Find the string "Vector" in the listing and report every line that has it.

------ Task inputs

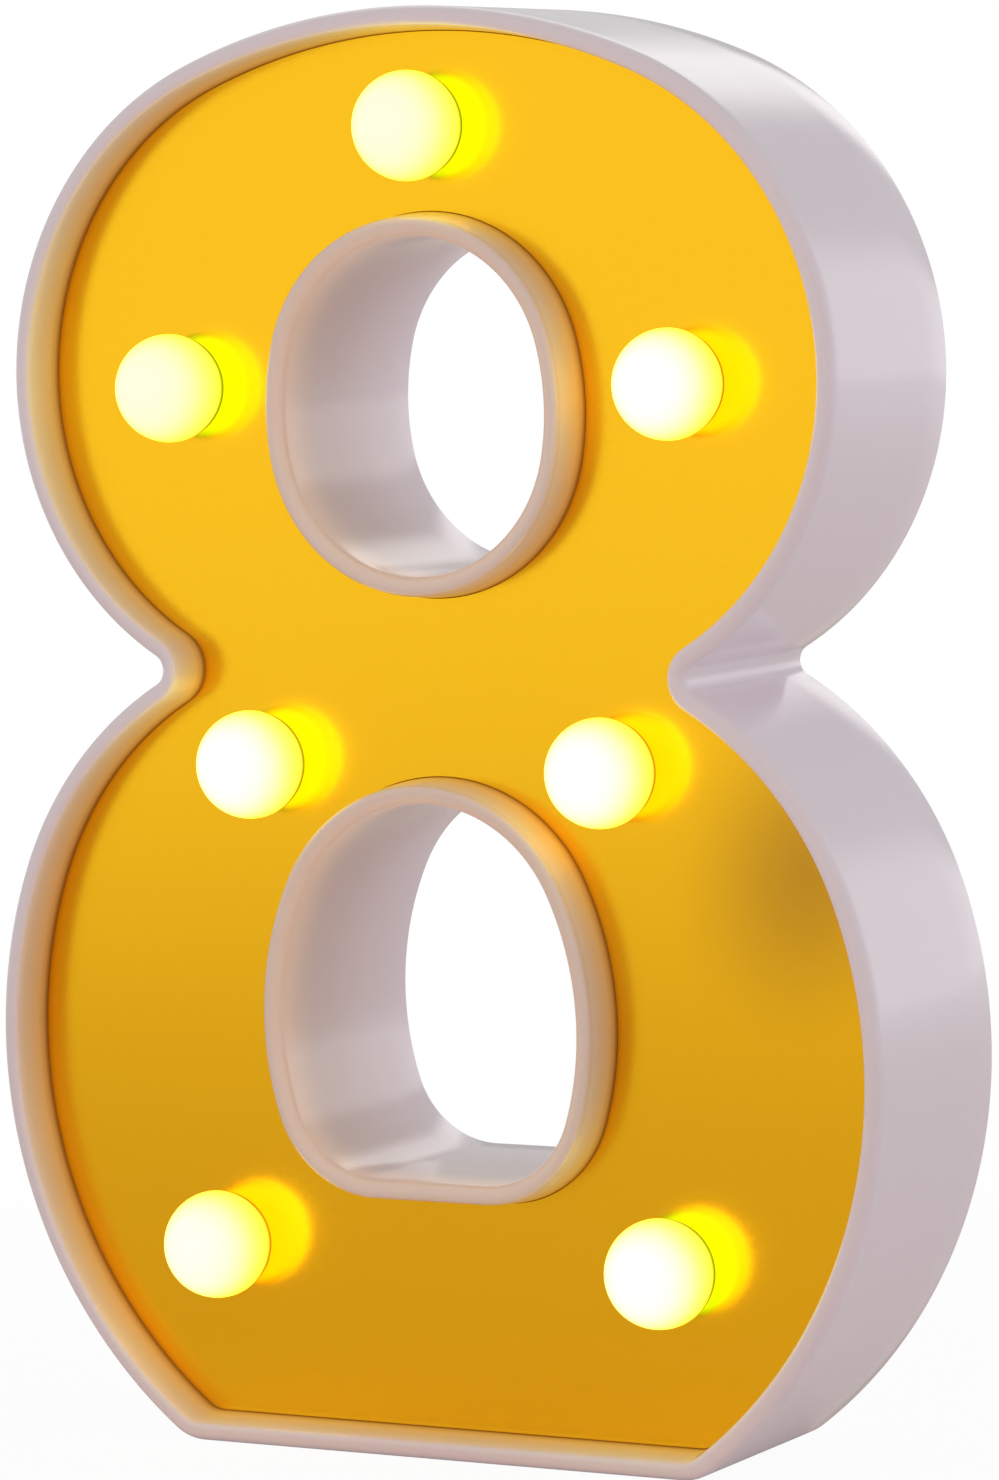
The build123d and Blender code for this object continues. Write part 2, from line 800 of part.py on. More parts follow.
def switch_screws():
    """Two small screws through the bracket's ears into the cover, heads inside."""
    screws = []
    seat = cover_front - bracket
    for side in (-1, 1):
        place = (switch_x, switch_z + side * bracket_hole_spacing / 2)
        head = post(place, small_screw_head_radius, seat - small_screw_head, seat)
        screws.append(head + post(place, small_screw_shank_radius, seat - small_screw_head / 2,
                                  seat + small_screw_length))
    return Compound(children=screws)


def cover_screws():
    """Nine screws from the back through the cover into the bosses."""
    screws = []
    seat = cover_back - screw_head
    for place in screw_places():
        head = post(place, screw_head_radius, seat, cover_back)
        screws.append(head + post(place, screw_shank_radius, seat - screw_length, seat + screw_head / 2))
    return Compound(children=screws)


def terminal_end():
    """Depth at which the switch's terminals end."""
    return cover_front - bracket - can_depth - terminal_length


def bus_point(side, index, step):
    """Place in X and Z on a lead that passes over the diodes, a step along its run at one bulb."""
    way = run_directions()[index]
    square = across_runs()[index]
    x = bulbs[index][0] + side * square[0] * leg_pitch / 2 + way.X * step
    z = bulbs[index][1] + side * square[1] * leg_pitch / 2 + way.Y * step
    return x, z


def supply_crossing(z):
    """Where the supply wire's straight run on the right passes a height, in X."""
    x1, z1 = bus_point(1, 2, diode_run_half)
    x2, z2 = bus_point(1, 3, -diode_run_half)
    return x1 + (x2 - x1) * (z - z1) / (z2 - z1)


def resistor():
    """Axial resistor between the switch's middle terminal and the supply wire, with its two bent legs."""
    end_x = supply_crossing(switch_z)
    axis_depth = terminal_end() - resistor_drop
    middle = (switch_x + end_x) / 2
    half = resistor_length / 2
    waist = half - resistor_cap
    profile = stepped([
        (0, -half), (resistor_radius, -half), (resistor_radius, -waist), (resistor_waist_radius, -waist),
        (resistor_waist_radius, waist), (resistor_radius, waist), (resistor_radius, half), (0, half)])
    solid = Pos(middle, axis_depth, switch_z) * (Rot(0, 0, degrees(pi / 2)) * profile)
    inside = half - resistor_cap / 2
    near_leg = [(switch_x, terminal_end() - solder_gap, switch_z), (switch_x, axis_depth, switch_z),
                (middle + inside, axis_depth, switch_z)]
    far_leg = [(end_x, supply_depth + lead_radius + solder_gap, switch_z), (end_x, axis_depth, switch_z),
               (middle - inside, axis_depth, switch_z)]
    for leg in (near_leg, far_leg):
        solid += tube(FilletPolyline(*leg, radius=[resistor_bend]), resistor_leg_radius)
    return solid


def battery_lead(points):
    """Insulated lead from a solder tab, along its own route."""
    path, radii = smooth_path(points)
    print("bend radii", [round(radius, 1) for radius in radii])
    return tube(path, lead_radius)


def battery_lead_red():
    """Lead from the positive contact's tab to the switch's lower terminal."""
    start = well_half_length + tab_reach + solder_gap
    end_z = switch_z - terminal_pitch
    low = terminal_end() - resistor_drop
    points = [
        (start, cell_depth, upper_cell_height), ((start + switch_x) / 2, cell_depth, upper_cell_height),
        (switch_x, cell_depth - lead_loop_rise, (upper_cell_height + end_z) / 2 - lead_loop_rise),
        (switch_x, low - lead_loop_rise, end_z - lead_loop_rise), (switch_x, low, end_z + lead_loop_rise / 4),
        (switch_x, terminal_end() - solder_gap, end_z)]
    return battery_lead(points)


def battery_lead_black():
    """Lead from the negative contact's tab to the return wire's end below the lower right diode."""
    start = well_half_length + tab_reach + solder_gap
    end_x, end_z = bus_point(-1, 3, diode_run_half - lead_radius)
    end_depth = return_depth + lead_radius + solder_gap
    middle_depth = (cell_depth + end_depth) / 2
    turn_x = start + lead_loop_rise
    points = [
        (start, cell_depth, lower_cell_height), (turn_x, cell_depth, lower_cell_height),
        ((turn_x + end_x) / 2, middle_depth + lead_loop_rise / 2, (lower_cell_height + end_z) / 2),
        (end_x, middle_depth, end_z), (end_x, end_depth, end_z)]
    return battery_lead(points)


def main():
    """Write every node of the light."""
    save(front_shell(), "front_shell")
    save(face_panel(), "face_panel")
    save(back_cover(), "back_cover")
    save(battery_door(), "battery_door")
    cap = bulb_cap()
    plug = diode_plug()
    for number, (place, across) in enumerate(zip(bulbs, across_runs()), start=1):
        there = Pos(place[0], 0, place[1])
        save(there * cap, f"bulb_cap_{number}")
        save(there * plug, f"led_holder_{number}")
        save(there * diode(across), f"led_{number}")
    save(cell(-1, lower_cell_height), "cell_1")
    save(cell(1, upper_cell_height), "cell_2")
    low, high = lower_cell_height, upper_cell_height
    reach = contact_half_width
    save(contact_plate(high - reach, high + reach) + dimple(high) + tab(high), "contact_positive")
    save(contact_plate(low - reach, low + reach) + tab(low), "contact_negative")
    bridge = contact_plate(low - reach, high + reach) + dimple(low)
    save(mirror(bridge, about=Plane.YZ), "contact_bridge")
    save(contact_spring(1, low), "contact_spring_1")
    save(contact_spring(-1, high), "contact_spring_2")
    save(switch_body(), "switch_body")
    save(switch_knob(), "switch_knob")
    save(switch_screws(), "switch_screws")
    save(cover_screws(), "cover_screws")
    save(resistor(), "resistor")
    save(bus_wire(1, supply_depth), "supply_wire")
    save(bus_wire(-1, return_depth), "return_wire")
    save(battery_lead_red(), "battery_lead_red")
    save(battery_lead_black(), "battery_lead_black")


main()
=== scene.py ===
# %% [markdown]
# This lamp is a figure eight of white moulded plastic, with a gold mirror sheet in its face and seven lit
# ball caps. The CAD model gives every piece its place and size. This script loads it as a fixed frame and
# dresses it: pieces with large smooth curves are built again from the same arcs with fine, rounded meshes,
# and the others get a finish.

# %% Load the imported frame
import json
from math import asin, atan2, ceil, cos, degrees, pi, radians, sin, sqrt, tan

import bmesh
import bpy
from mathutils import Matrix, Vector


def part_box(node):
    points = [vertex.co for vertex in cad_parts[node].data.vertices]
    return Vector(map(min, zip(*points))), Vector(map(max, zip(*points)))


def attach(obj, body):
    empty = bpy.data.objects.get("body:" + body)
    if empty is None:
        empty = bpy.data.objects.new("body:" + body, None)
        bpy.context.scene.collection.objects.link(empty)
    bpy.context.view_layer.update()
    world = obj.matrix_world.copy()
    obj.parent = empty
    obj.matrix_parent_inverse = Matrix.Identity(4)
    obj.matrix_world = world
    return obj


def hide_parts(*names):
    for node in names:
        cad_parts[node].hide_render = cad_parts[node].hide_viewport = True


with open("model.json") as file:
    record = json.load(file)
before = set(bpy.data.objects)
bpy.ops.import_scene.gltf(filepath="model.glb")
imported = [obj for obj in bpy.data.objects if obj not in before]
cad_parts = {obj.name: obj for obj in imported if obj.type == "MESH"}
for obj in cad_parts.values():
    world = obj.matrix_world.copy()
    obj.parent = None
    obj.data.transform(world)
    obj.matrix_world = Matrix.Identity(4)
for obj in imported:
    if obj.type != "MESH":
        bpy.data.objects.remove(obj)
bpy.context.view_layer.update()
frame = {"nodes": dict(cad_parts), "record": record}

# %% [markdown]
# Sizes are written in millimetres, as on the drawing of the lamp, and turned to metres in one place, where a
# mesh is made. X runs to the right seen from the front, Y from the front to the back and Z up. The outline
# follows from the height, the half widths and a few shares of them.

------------
------ Task inputs

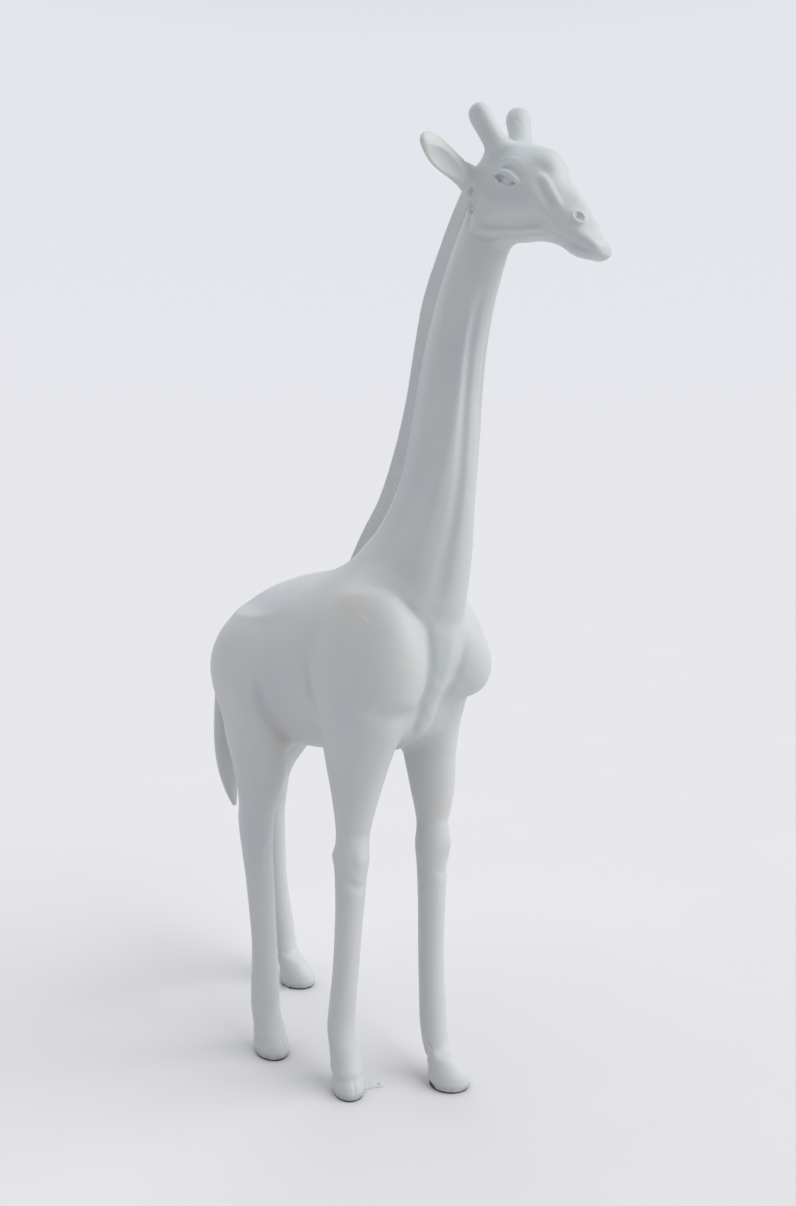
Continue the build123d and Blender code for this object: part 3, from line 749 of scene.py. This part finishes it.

------------

* [Answer]:
from mathutils import Matrix, Vector
    return Vector(map(min, zip(*points))), Vector(map(max, zip(*points)))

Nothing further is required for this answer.